Transcribe, exactly as they appear, the line that contains "return film(Sketch() + bars)", the line that contains "if empty is", and every line in between, and nothing else.

● ● ●

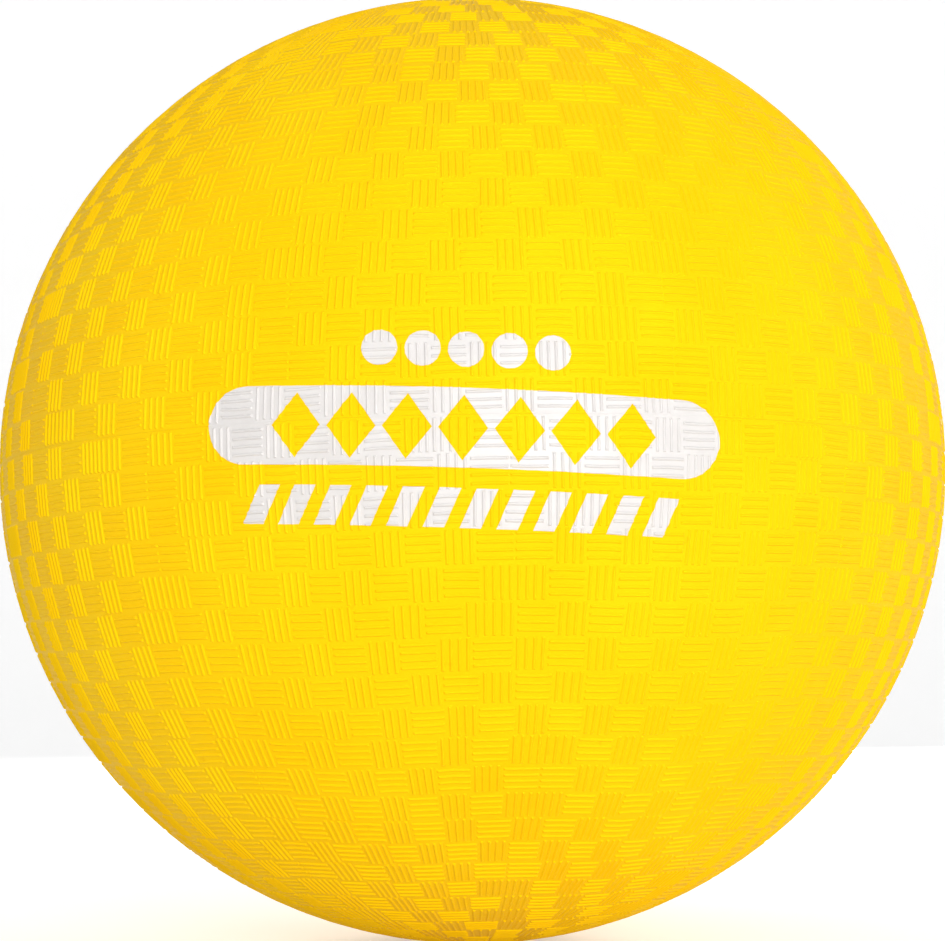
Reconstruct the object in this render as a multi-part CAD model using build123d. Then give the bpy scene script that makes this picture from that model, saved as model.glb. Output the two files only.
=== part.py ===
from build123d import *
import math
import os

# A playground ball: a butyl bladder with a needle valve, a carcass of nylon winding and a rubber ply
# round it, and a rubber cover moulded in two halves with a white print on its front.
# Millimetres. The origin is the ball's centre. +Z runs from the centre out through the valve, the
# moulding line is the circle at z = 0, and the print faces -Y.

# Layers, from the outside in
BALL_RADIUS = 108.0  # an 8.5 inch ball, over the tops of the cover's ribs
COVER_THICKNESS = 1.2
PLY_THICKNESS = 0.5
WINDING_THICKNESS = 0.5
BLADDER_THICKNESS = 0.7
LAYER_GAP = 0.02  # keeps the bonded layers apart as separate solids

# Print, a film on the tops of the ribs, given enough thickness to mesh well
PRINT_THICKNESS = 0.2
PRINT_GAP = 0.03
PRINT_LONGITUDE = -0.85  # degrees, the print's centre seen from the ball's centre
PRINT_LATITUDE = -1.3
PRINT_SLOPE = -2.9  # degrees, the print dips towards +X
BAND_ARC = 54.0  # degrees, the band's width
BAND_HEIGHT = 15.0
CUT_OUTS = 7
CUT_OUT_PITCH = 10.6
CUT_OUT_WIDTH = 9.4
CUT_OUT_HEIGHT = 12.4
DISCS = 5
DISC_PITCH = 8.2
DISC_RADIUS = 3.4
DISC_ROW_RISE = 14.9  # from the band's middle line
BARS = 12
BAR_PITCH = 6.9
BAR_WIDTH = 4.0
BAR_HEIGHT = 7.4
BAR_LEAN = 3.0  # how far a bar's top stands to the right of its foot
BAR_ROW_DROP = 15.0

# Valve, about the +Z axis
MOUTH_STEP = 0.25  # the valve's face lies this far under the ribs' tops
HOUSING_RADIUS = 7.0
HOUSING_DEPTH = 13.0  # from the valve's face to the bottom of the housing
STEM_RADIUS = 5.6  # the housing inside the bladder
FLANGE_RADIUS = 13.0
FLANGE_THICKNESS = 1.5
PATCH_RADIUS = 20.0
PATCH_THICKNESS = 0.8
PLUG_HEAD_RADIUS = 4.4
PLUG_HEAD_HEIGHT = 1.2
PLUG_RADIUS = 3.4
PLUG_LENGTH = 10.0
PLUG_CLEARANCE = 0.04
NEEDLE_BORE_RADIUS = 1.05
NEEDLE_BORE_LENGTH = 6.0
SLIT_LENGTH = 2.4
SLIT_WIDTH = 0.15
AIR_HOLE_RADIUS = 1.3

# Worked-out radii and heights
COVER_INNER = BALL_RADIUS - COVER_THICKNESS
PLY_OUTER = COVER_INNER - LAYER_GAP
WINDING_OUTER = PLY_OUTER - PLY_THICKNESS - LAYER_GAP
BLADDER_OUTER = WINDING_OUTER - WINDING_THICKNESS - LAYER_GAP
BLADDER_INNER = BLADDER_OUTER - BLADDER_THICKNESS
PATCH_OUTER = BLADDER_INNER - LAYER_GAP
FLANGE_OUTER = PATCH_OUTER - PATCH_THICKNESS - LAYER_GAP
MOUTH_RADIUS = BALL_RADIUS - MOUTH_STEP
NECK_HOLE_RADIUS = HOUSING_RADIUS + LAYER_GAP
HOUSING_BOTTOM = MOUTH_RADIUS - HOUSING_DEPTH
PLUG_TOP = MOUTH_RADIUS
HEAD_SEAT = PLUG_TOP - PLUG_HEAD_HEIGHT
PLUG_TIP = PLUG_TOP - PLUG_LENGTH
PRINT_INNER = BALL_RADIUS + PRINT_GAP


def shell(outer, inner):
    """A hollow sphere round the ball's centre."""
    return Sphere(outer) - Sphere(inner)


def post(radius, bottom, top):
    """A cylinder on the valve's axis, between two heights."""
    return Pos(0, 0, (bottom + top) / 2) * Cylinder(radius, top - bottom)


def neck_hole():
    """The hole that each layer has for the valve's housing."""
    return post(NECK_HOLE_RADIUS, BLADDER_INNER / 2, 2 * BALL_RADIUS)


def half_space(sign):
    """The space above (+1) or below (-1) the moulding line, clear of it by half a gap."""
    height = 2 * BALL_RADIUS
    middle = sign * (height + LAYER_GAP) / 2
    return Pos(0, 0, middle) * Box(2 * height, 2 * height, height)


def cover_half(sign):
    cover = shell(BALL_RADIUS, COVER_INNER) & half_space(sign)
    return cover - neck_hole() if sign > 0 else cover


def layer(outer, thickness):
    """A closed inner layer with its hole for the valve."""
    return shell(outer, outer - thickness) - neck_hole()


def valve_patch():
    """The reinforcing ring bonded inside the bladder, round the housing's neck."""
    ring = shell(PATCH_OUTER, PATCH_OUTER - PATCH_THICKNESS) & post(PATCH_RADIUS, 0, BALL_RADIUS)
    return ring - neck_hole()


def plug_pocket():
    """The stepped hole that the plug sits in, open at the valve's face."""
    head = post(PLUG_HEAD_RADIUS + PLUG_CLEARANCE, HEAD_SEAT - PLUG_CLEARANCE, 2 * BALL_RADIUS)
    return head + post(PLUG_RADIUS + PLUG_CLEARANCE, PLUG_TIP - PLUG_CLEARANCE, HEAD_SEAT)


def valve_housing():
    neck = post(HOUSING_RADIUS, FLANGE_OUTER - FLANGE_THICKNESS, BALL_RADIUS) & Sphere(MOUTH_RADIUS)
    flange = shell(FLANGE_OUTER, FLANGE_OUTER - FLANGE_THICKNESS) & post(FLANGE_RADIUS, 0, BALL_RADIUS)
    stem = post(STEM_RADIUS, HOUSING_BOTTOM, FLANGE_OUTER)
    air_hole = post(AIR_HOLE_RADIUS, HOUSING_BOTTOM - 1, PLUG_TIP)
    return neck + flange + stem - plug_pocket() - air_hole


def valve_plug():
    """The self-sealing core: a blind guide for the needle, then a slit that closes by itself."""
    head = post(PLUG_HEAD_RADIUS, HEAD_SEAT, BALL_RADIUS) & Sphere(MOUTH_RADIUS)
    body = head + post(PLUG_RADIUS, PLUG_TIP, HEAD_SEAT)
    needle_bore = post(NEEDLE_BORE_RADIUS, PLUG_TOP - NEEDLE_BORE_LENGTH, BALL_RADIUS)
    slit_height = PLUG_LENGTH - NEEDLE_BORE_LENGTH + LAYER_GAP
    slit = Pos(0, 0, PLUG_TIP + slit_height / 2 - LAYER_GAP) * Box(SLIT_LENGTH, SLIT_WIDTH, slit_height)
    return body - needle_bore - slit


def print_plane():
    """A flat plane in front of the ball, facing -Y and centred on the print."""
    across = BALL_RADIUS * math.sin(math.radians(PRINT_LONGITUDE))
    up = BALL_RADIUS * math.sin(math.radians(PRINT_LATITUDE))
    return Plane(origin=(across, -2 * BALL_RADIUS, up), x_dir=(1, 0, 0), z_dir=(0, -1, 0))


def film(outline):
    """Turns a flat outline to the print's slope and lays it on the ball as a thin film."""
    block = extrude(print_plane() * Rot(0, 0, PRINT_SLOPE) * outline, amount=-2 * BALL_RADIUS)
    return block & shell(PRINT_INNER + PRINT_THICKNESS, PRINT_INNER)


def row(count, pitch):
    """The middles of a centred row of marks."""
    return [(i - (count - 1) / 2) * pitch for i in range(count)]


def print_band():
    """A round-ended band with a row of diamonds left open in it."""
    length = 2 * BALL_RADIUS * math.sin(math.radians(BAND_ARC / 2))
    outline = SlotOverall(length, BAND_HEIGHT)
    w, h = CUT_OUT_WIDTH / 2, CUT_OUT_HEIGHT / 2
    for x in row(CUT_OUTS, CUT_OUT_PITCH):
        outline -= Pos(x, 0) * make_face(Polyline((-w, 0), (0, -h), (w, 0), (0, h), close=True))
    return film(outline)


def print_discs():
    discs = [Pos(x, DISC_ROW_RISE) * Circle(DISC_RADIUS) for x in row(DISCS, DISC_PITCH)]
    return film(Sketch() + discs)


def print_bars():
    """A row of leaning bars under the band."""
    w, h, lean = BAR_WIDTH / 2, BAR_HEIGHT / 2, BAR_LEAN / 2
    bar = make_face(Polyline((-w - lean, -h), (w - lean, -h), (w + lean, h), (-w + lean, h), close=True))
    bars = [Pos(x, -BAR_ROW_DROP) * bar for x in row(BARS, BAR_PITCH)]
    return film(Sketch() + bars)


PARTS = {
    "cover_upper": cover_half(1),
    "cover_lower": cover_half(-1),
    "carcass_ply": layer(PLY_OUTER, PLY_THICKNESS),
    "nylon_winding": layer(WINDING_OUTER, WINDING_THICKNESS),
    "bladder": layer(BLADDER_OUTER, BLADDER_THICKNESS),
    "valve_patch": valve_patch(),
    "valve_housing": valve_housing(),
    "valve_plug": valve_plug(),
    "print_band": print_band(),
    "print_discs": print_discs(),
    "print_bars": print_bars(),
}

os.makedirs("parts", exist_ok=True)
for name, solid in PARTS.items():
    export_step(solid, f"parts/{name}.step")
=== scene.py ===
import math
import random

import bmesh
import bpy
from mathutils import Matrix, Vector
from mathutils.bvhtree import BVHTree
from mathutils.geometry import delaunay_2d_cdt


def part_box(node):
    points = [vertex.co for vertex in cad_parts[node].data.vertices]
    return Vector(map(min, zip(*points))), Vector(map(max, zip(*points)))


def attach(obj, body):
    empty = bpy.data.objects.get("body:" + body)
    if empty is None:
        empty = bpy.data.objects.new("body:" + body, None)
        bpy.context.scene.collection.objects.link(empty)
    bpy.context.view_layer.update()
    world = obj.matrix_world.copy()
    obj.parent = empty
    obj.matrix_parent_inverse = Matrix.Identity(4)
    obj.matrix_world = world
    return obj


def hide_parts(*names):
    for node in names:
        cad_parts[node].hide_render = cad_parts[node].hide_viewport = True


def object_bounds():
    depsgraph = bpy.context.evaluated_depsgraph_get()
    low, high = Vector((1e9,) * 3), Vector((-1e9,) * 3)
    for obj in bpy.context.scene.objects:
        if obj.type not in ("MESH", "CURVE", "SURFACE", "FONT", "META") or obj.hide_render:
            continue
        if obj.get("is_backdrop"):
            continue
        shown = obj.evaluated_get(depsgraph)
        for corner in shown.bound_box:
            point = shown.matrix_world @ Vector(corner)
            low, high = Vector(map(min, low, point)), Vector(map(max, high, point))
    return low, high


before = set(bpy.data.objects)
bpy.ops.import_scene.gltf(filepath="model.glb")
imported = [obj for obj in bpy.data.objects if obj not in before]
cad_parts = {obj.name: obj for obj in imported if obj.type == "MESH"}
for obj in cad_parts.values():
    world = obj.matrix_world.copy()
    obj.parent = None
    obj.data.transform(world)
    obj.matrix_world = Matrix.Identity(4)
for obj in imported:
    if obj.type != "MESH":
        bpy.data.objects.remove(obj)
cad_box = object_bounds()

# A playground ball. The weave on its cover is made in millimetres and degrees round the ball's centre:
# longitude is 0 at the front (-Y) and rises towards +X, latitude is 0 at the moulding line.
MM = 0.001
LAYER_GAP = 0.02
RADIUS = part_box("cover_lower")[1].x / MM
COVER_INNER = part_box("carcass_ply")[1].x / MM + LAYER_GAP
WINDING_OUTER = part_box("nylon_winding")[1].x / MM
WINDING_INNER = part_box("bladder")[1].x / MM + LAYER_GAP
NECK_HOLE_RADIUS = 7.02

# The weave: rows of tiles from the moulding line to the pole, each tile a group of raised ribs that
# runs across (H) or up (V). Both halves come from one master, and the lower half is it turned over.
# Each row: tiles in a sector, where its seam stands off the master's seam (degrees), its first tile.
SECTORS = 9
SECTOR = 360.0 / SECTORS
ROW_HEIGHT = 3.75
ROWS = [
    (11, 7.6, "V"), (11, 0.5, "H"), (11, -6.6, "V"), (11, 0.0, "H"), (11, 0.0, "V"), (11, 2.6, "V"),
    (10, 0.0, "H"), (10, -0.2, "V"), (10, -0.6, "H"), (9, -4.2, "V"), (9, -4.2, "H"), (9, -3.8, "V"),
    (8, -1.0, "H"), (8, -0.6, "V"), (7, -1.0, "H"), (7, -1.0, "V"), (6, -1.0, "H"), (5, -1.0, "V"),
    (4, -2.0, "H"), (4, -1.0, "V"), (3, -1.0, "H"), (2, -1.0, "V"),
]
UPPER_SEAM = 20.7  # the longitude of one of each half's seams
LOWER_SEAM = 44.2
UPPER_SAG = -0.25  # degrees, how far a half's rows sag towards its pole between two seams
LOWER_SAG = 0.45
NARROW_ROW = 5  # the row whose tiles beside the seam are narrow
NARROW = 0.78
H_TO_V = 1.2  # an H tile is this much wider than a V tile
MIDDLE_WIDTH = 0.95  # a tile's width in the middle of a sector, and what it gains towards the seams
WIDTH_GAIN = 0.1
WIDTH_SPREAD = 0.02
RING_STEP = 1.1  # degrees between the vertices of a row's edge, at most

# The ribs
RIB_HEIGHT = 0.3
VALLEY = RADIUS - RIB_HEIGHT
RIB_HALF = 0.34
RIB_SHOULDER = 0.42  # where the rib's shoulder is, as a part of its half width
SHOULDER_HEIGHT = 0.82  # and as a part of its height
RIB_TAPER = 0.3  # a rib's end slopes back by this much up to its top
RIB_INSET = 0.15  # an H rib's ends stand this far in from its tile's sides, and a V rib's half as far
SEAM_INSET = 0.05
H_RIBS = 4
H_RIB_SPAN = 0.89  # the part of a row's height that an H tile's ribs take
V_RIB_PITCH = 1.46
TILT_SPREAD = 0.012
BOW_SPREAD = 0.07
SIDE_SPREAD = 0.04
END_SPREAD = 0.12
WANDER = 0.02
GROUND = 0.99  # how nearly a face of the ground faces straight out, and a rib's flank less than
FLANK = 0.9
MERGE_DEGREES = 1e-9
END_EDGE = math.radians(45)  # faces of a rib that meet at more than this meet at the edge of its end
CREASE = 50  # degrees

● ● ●

REPLY TO THE EXERCISE:
    return film(Sketch() + bars)


PARTS = {
    "cover_upper": cover_half(1),
    "cover_lower": cover_half(-1),
    "carcass_ply": layer(PLY_OUTER, PLY_THICKNESS),
    "nylon_winding": layer(WINDING_OUTER, WINDING_THICKNESS),
    "bladder": layer(BLADDER_OUTER, BLADDER_THICKNESS),
    "valve_patch": valve_patch(),
    "valve_housing": valve_housing(),
    "valve_plug": valve_plug(),
    "print_band": print_band(),
    "print_discs": print_discs(),
    "print_bars": print_bars(),
}

os.makedirs("parts", exist_ok=True)
for name, solid in PARTS.items():
    export_step(solid, f"parts/{name}.step")
=== scene.py ===
import math
import random

import bmesh
import bpy
from mathutils import Matrix, Vector
from mathutils.bvhtree import BVHTree
from mathutils.geometry import delaunay_2d_cdt


def part_box(node):
    points = [vertex.co for vertex in cad_parts[node].data.vertices]
    return Vector(map(min, zip(*points))), Vector(map(max, zip(*points)))


def attach(obj, body):
    empty = bpy.data.objects.get("body:" + body)
    if empty is None:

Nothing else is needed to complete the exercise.